• Exercise
Every line of the material is to be repeated exactly as it stands.

• Available data

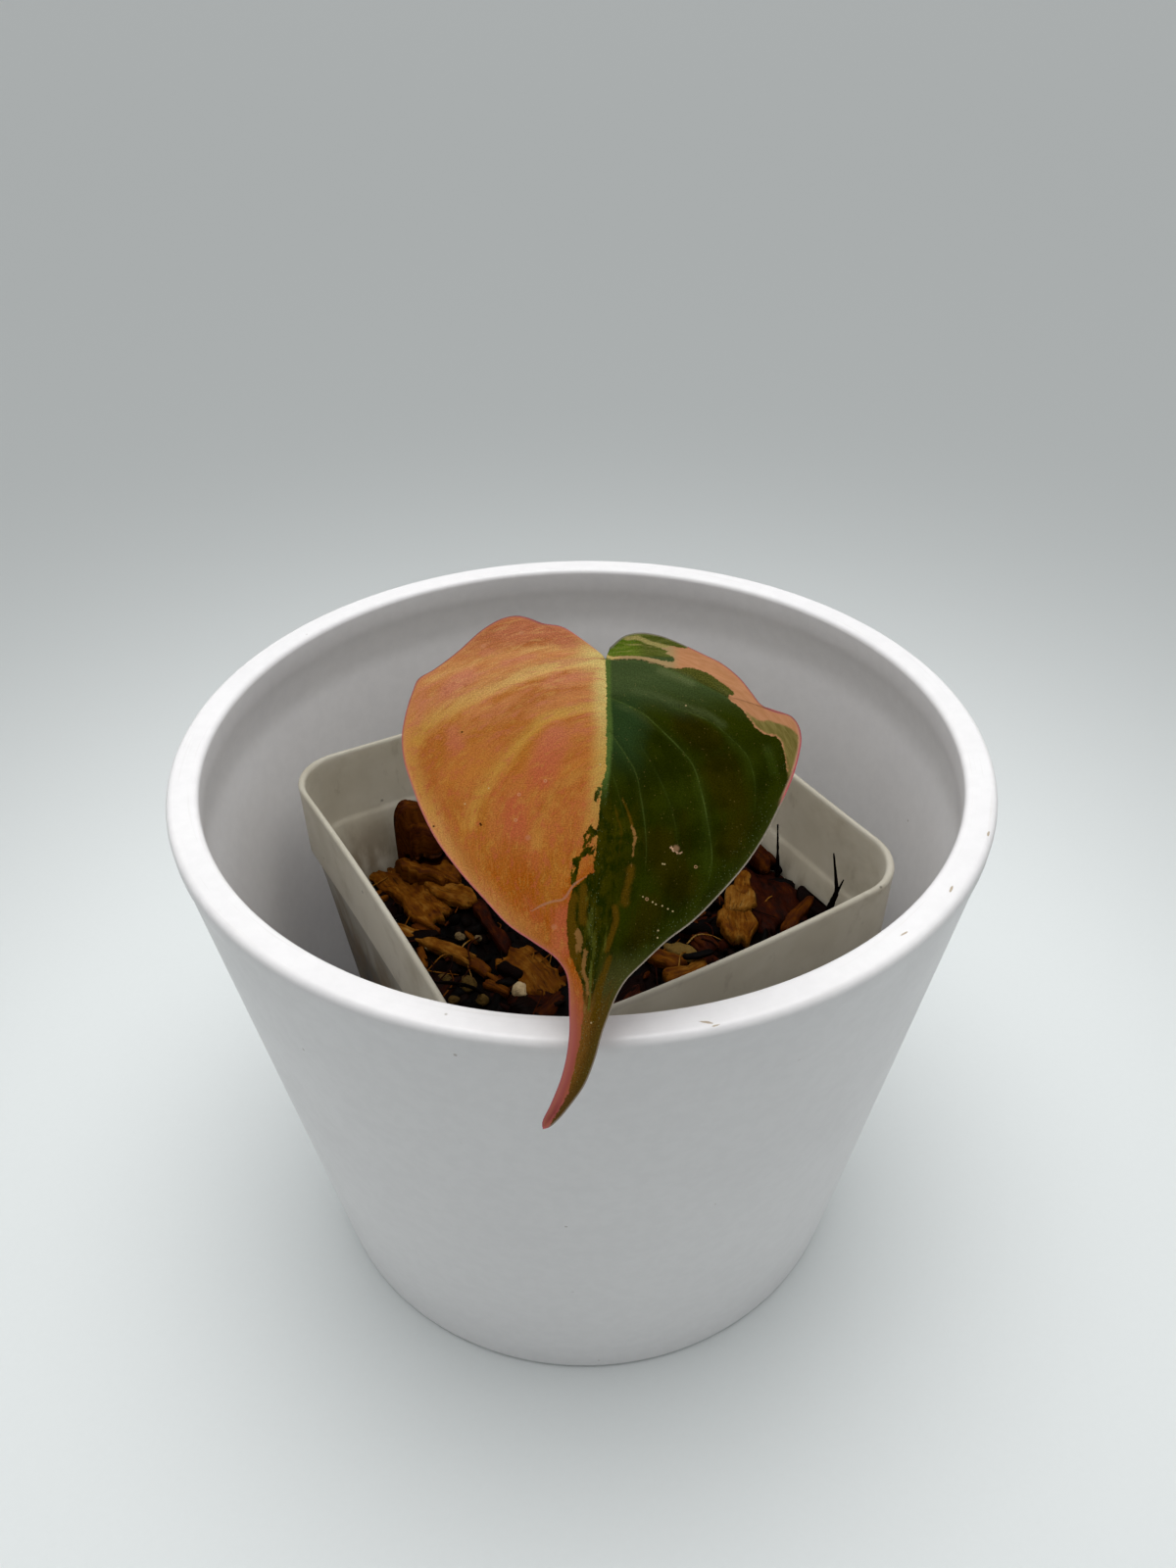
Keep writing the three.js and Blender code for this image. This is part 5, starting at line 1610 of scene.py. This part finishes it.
def green_half(leaf):
    """Deep velvet green with painted sheen, bluish by the stalk, painted glints and a pale painted
    highlight at the margin, with pale veins, brown mottling and a streaked tail.
    """
    x, y, rim, silk, cloud = leaf.x, leaf.y, leaf.rim, leaf.silk, leaf.cloud
    leafy = leaf.mix((0.0095, 0.0132, 0.0003), (0.0165, 0.0222, 0.0006), cloud, 0.36, 0.62)
    umber = leaf.mix((0.0108, 0.0100, 0.0001), (0.0195, 0.0168, 0.0004), cloud, 0.36, 0.62)
    olive = leaf.mix((0.040, 0.044, 0.007), (0.065, 0.064, 0.011), leaf.fleck, 0.38, 0.62)
    pale = leaf.mix((0.072, 0.090, 0.033), (0.028, 0.044, 0.004), y, 7, 16)
    # painted sheen: a bluish reflection beside the midrib
    teal_sheen = leaf.uneven(x, 0, 5).ramp(2.5, 6, 0.9, 0) * y.ramp(5, 8) * y.ramp(12, 20, 1, 0)
    strip = leaf.uneven(leaf.midrib, 0.3).ramp(0.40, 0.95, 0.9, 0) * y.ramp(16, 24, 1, 0)
    base = leaf.coats(leafy, [
        (umber, leaf.uneven(leaf.field("umber"), 0.8), 0.10, 0.90),
        # painted sheen: lighter bluish green by the stalk
        ((0.0390, 0.0580, 0.0185), leaf.uneven(y, 0, 7), 3.5, 11, 0.92, 0),
        ((0.0165, 0.0350, 0.0095), teal_sheen),
        (olive, leaf.uneven(leaf.field("outer_olive"), 0.6), -0.1, 0.35),
        (pale, leaf.uneven(leaf.field("veil"), 0.7, 0.5), 0.15, 1.15, 0, 0.85),
        (lobe_colours(leaf), y, -0.3, 0.35, 1, 0),
        ((0.062, 0.102, 0.020), strip),
        *tail_coats(leaf)])
    for number, (_, strength) in enumerate(GREEN_VEINS):
        reach = abs(leaf.field(f"vein_{number}"))
        core = reach.ramp(0.03, 0.16, 0.40 * strength, 0) * silk.ramp(0.34, 0.60, 0.25, 1)
        base = leaf.coats(base, [
            ((0.070, 0.100, 0.022), core),
            ((0.040, 0.062, 0.010), reach, 0.10, 0.80, 0.09 * strength, 0)])
    glints = leaf.cells(leaf.flat, 2.7).ramp(0.10, 0.24, 0.6, 0)
    by_midrib = leaf.midrib.ramp(0.2, 1.2, 1, 0) * y.ramp(16, 20)
    shown = leaf.math("MAXIMUM", rim.ramp(1, 3.6, 0.75, 0), by_midrib)
    base = leaf.mix(base, (0.120, 0.150, 0.080), glints * shown)
    base = leaf.brighten(base, leaf.fleck.ramp(0.35, 0.65, 0.78, 1.24))
    return leaf.coats(base, [
        # painted sheen: a grey-green glow inside the margin, and a whitish painted highlight along it
        ((0.048, 0.058, 0.012), rim.ramp(0.1, 1.5, 0.25, 0) * y.ramp(16, 24)),
        ((0.280, 0.240, 0.200), rim, 0.04, 0.26, 0.8, 0)])


def lobe_colours(leaf):
    """The bright lobe over the stalk, with yellow-green and tan streaks."""
    streaks = leaf.noise(leaf.stretch(leaf.flat, (0.22, 1.6, 1)), 1.5, 4, 0.6)
    near = leaf.mix((0.058, 0.095, 0.007), (0.090, 0.118, 0.014), streaks, 0.38, 0.62)
    far = leaf.mix((0.046, 0.056, 0.007), (0.078, 0.088, 0.018), streaks, 0.38, 0.62)
    tan = leaf.field("tan") + (streaks - 0.5) * 1.1
    return leaf.coats(near, [(far, leaf.x, 3.2, 6), ((0.235, 0.195, 0.066), tan, 0.25, 0.95)])


def tail_coats(leaf):
    """Brown, lime and dark streaks that run down the drip tip."""
    y, fibre = leaf.y, leaf.fibre
    lane = leaf.axes(leaf.lane)[0]
    fibrous = fibre - 0.5
    woven = leaf.mix((0.0085, 0.0130, 0.0002), (0.0340, 0.0290, 0.0004), fibre, 0.38, 0.62)
    low = y.ramp(18, 26) * (lane + fibrous * 0.6).ramp(0.10, 0.45, 0.85, 0)
    across = lane + fibrous * 0.7
    tip = leaf.mix((0.145, 0.064, 0.011), (0.072, 0.036, 0.005), across, -0.15, 0.60)
    return [
        (woven, low),
        ((0.043, 0.042, 0.010), y.ramp(40, 45) * lane.ramp(0.05, 0.5)),
        (tip, y + fibrous * 9, 44, 49),
        ((0.0700, 0.0370, 0.0022), leaf.field("brown") + fibrous * 1.3, 0.25, 0.85, 0, 0.9),
        ((0.072, 0.080, 0.012), leaf.field("lime") + fibrous * 1.9, 0.25, 0.95, 0, 0.80),
        ((0.080, 0.032, 0.008), y, 56, 60.5)]


def leaf_marks(leaf):
    """Coats for small blemishes: a scratch, soft spots and rings at their places, and a scar."""
    coats = [((0.300, 0.165, 0.105), abs(leaf.field("scratch")), 0.05, 0.24, 0.50, 0)]
    for half, strength, tint, places in SPOTS:
        for x, y in places:
            reach = leaf.measure("DISTANCE", leaf.flat, (x, y, 0))
            coats.append((tint, reach, half * 0.5, half * 1.4, strength, 0))
    for x, y in PALE_RINGS:
        off_ring = abs(leaf.measure("DISTANCE", leaf.flat, (x, y, 0)) - RING_RADIUS)
        coats.append(((0.460, 0.260, 0.140), off_ring, 0.02, 0.09, 0.55, 0))
    scar = leaf.field("scar") + (leaf.noise(leaf.flat, 3.5, 3) - 0.5) * 0.5
    return coats + [((0.520, 0.320, 0.200), scar, 0.05, 0.22, 0.9, 0)]


def leaf_underside():
    """Salmon under the orange half and maroon under the green one, with raised pale veins."""
    paint = Paint("leaf_under_side")
    flow = paint.vector_field("flow")
    silk = paint.noise(paint.stretch(flow, (1, 0.12, 1)), 2.2, 4)
    ragged = paint.noise(paint.stretch(flow, (1, 0.22, 1)), 1.7, 5, 0.6)
    salmon = paint.mix((0.420, 0.170, 0.100), (0.560, 0.270, 0.150), silk)
    maroon = paint.mix((0.110, 0.040, 0.040), (0.200, 0.085, 0.060), silk)
    colour = paint.coats(salmon, [
        (maroon, paint.field("green") + (ragged - 0.5) * 0.9, -0.15, 0.15),
        ((0.330, 0.200, 0.110), paint.field("fine_vein"), 0.1, 0.6, 0.5, 0),
        ((0.400, 0.230, 0.120), paint.field("midrib"), 0.5, 1.3, 0.85, 0)])
    height = silk + paint.noise(paint.vector_field("flat"), 4, 4)
    return paint.finish(
        Base_Color=colour, Roughness=0.6, Normal=paint.normal(height, 0.08, 0.6),
        Sheen_Weight=0.1)


make_camera()
make_lights()
make_floor()
make_cover_pot()
make_nursery_pot()
make_mix()
make_stem()
make_stalk()
make_leaf()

• Problem solution
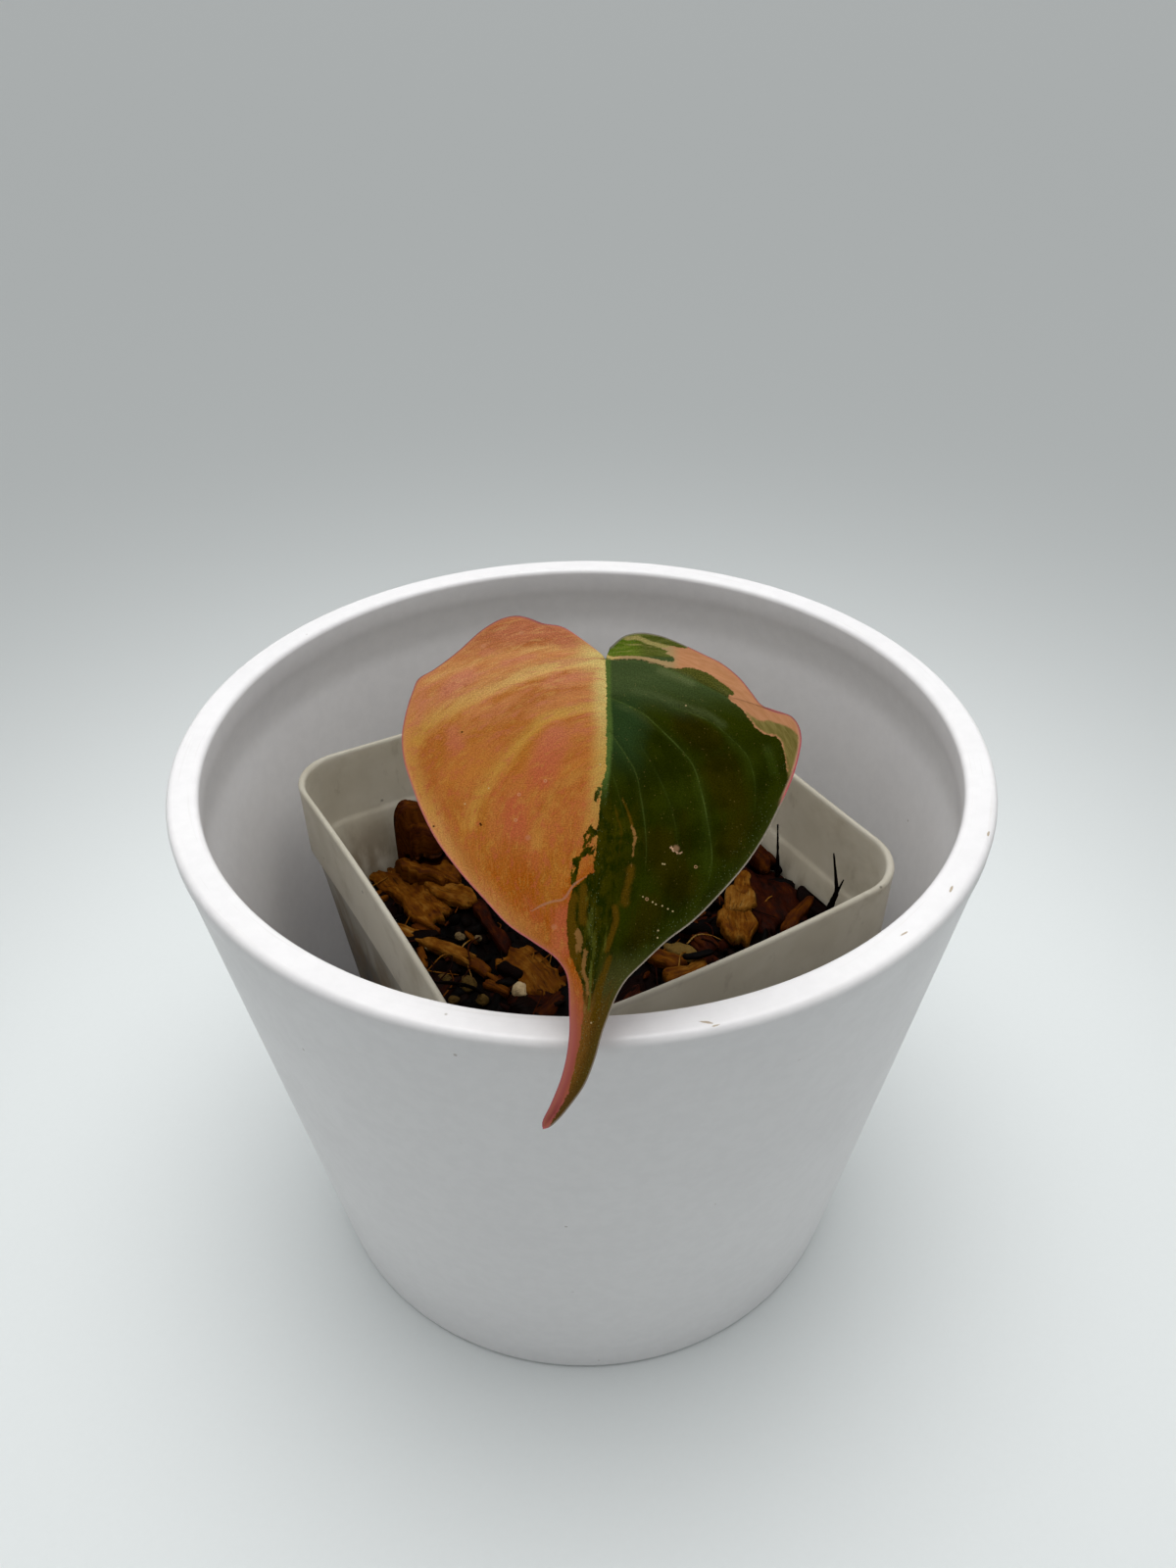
Keep writing the three.js and Blender code for this image. This is part 5, starting at line 1610 of scene.py. This part finishes it.
def green_half(leaf):
    """Deep velvet green with painted sheen, bluish by the stalk, painted glints and a pale painted
    highlight at the margin, with pale veins, brown mottling and a streaked tail.
    """
    x, y, rim, silk, cloud = leaf.x, leaf.y, leaf.rim, leaf.silk, leaf.cloud
    leafy = leaf.mix((0.0095, 0.0132, 0.0003), (0.0165, 0.0222, 0.0006), cloud, 0.36, 0.62)
    umber = leaf.mix((0.0108, 0.0100, 0.0001), (0.0195, 0.0168, 0.0004), cloud, 0.36, 0.62)
    olive = leaf.mix((0.040, 0.044, 0.007), (0.065, 0.064, 0.011), leaf.fleck, 0.38, 0.62)
    pale = leaf.mix((0.072, 0.090, 0.033), (0.028, 0.044, 0.004), y, 7, 16)
    # painted sheen: a bluish reflection beside the midrib
    teal_sheen = leaf.uneven(x, 0, 5).ramp(2.5, 6, 0.9, 0) * y.ramp(5, 8) * y.ramp(12, 20, 1, 0)
    strip = leaf.uneven(leaf.midrib, 0.3).ramp(0.40, 0.95, 0.9, 0) * y.ramp(16, 24, 1, 0)
    base = leaf.coats(leafy, [
        (umber, leaf.uneven(leaf.field("umber"), 0.8), 0.10, 0.90),
        # painted sheen: lighter bluish green by the stalk
        ((0.0390, 0.0580, 0.0185), leaf.uneven(y, 0, 7), 3.5, 11, 0.92, 0),
        ((0.0165, 0.0350, 0.0095), teal_sheen),
        (olive, leaf.uneven(leaf.field("outer_olive"), 0.6), -0.1, 0.35),
        (pale, leaf.uneven(leaf.field("veil"), 0.7, 0.5), 0.15, 1.15, 0, 0.85),
        (lobe_colours(leaf), y, -0.3, 0.35, 1, 0),
        ((0.062, 0.102, 0.020), strip),
        *tail_coats(leaf)])
    for number, (_, strength) in enumerate(GREEN_VEINS):
        reach = abs(leaf.field(f"vein_{number}"))
        core = reach.ramp(0.03, 0.16, 0.40 * strength, 0) * silk.ramp(0.34, 0.60, 0.25, 1)
        base = leaf.coats(base, [
            ((0.070, 0.100, 0.022), core),
            ((0.040, 0.062, 0.010), reach, 0.10, 0.80, 0.09 * strength, 0)])
    glints = leaf.cells(leaf.flat, 2.7).ramp(0.10, 0.24, 0.6, 0)
    by_midrib = leaf.midrib.ramp(0.2, 1.2, 1, 0) * y.ramp(16, 20)
    shown = leaf.math("MAXIMUM", rim.ramp(1, 3.6, 0.75, 0), by_midrib)
    base = leaf.mix(base, (0.120, 0.150, 0.080), glints * shown)
    base = leaf.brighten(base, leaf.fleck.ramp(0.35, 0.65, 0.78, 1.24))
    return leaf.coats(base, [
        # painted sheen: a grey-green glow inside the margin, and a whitish painted highlight along it
        ((0.048, 0.058, 0.012), rim.ramp(0.1, 1.5, 0.25, 0) * y.ramp(16, 24)),
        ((0.280, 0.240, 0.200), rim, 0.04, 0.26, 0.8, 0)])


def lobe_colours(leaf):
    """The bright lobe over the stalk, with yellow-green and tan streaks."""
    streaks = leaf.noise(leaf.stretch(leaf.flat, (0.22, 1.6, 1)), 1.5, 4, 0.6)
    near = leaf.mix((0.058, 0.095, 0.007), (0.090, 0.118, 0.014), streaks, 0.38, 0.62)
    far = leaf.mix((0.046, 0.056, 0.007), (0.078, 0.088, 0.018), streaks, 0.38, 0.62)
    tan = leaf.field("tan") + (streaks - 0.5) * 1.1
    return leaf.coats(near, [(far, leaf.x, 3.2, 6), ((0.235, 0.195, 0.066), tan, 0.25, 0.95)])


def tail_coats(leaf):
    """Brown, lime and dark streaks that run down the drip tip."""
    y, fibre = leaf.y, leaf.fibre
    lane = leaf.axes(leaf.lane)[0]
    fibrous = fibre - 0.5
    woven = leaf.mix((0.0085, 0.0130, 0.0002), (0.0340, 0.0290, 0.0004), fibre, 0.38, 0.62)
    low = y.ramp(18, 26) * (lane + fibrous * 0.6).ramp(0.10, 0.45, 0.85, 0)
    across = lane + fibrous * 0.7
    tip = leaf.mix((0.145, 0.064, 0.011), (0.072, 0.036, 0.005), across, -0.15, 0.60)
    return [
        (woven, low),
        ((0.043, 0.042, 0.010), y.ramp(40, 45) * lane.ramp(0.05, 0.5)),
        (tip, y + fibrous * 9, 44, 49),
        ((0.0700, 0.0370, 0.0022), leaf.field("brown") + fibrous * 1.3, 0.25, 0.85, 0, 0.9),
        ((0.072, 0.080, 0.012), leaf.field("lime") + fibrous * 1.9, 0.25, 0.95, 0, 0.80),
        ((0.080, 0.032, 0.008), y, 56, 60.5)]


def leaf_marks(leaf):
    """Coats for small blemishes: a scratch, soft spots and rings at their places, and a scar."""
    coats = [((0.300, 0.165, 0.105), abs(leaf.field("scratch")), 0.05, 0.24, 0.50, 0)]
    for half, strength, tint, places in SPOTS:
        for x, y in places:
            reach = leaf.measure("DISTANCE", leaf.flat, (x, y, 0))
            coats.append((tint, reach, half * 0.5, half * 1.4, strength, 0))
    for x, y in PALE_RINGS:
        off_ring = abs(leaf.measure("DISTANCE", leaf.flat, (x, y, 0)) - RING_RADIUS)
        coats.append(((0.460, 0.260, 0.140), off_ring, 0.02, 0.09, 0.55, 0))
    scar = leaf.field("scar") + (leaf.noise(leaf.flat, 3.5, 3) - 0.5) * 0.5
    return coats + [((0.520, 0.320, 0.200), scar, 0.05, 0.22, 0.9, 0)]


def leaf_underside():
    """Salmon under the orange half and maroon under the green one, with raised pale veins."""
    paint = Paint("leaf_under_side")
    flow = paint.vector_field("flow")
    silk = paint.noise(paint.stretch(flow, (1, 0.12, 1)), 2.2, 4)
    ragged = paint.noise(paint.stretch(flow, (1, 0.22, 1)), 1.7, 5, 0.6)
    salmon = paint.mix((0.420, 0.170, 0.100), (0.560, 0.270, 0.150), silk)
    maroon = paint.mix((0.110, 0.040, 0.040), (0.200, 0.085, 0.060), silk)
    colour = paint.coats(salmon, [
        (maroon, paint.field("green") + (ragged - 0.5) * 0.9, -0.15, 0.15),
        ((0.330, 0.200, 0.110), paint.field("fine_vein"), 0.1, 0.6, 0.5, 0),
        ((0.400, 0.230, 0.120), paint.field("midrib"), 0.5, 1.3, 0.85, 0)])
    height = silk + paint.noise(paint.vector_field("flat"), 4, 4)
    return paint.finish(
        Base_Color=colour, Roughness=0.6, Normal=paint.normal(height, 0.08, 0.6),
        Sheen_Weight=0.1)


make_camera()
make_lights()
make_floor()
make_cover_pot()
make_nursery_pot()
make_mix()
make_stem()
make_stalk()
make_leaf()